BIM effectively creates a detailed digital 3D model of a building which provides a whole manner of information such as the location, size and composition every material in the building. The ownership of the model is passed from architect to contractor to owner and to any future owner allowing operation, de-commissioning and retrofitting much more efficient and viable.
RFID technology allows information to be read, without contact, on tags that can be attached to all the individual material components that make up a building. As a result it becomes possible to tack and trace individual items throughout every stage in the buildings lifecycle. The combination of BIM with RFID devices opens a new door to the development of material banks.

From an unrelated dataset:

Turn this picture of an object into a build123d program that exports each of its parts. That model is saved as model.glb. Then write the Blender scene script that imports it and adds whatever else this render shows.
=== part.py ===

Aside from design for reuse, there is also a need to close the loop for unavoidable waste arising from construction or demolition. The South African based company Use-It aims to do just that by re-using waste soils and rubble, that would otherwise go to landfill, to make environmentally friendly bricks to meet the demand for affordable housing. Their success was even recognized this year at the prestigious Circulars Awards hosted by the World Economic Forum.
The trick to scaling up circularity from the individual building to the city level is to conceptualize a city as a system of physical stocks and flows. Whereby the stocks are the materials currently held in material banks (or buildings) and flows are the re-use of building materials from decommissioned material banks.
By leveraging information gleamed from technologies such as BIM and RFID, a multi-stakeholder collaboration between the likes of city municipalities, the construction and waste industries, building owners, innovation agencies and universities can effectively begin to map the flow of construction resources throughout a city. Such collaboration would offer the ability for all involved to anticipate the availability of resources in the future, hence vastly increasing the ability to become more self-sufficient and circular.